Tuning Thermal Conductivity and Electron-Phonon Interactions in Carbon and Boron Nitride Moiré Diamanes via Twist Angle Manipulation (2505.18127v1)

Abstract: We have investigated the effect of interlayer twist angle on the in-plane lattice thermal conductivity and the band gap renormalization in diamane-like hydrogenated bilayer boron nitride (BN) and graphene Moir\'e lattices. Machine learning moment tensor potentials were used for calculating energies and forces of interatomic interactions. The methods based on the solution of the Boltzmann transport equation (BTE) for phonons and the Green-Kubo (GK) formula were utilized to obtain LTC values. The 20-40\% difference in LTC values obtained with GK and BTE-based methods showed the importance of high-order anharmonic contributions to LTC in the BN-based lattice with $\theta=21.8^\circ$ and all considered graphene-based structures. Significant reduction (by 4.5 - 9 times) of the in-plane LTC with the increase in the twist angle was observed in the Moir\'e lattices. This LTC reduction is caused by the decrease of phonon lifetimes. The phonon lifetimes decrease due to the growth of structural disorder in the Moir\'e lattices with the twist angle increase. We also show that the growth of disorder with increasing twist angle affects the electron-phonon interactions. This leads to higher band gap renormalization (induced by classical nuclei motion) at higher twist angles.
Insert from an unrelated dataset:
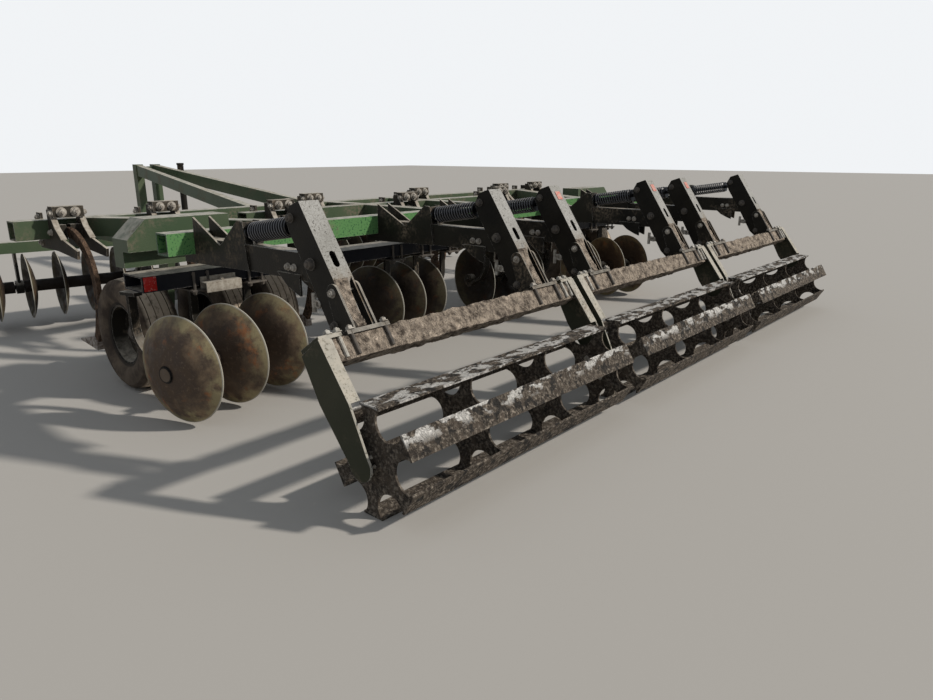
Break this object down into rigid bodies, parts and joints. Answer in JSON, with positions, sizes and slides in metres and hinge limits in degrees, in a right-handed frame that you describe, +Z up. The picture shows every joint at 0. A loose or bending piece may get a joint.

High band gap renormalization (even at T = 0 K) values obtained considering the quantum nuclear effects are caused by the high frequencies of lattice vibrations in the Moir\'e lattices. These high frequencies are caused by the presence of light hydrogen atoms on the surfaces of the structures. Understanding of the twist-angle-induced disorder effect on phonon properties, LTC and electron-phonon coupling in the Moir\'e lattices provides a fundamental basis for manipulating the thermal and electronic properties of these structures, making them promising for applications in thermoelectrics, microelectronics and optoelectronics.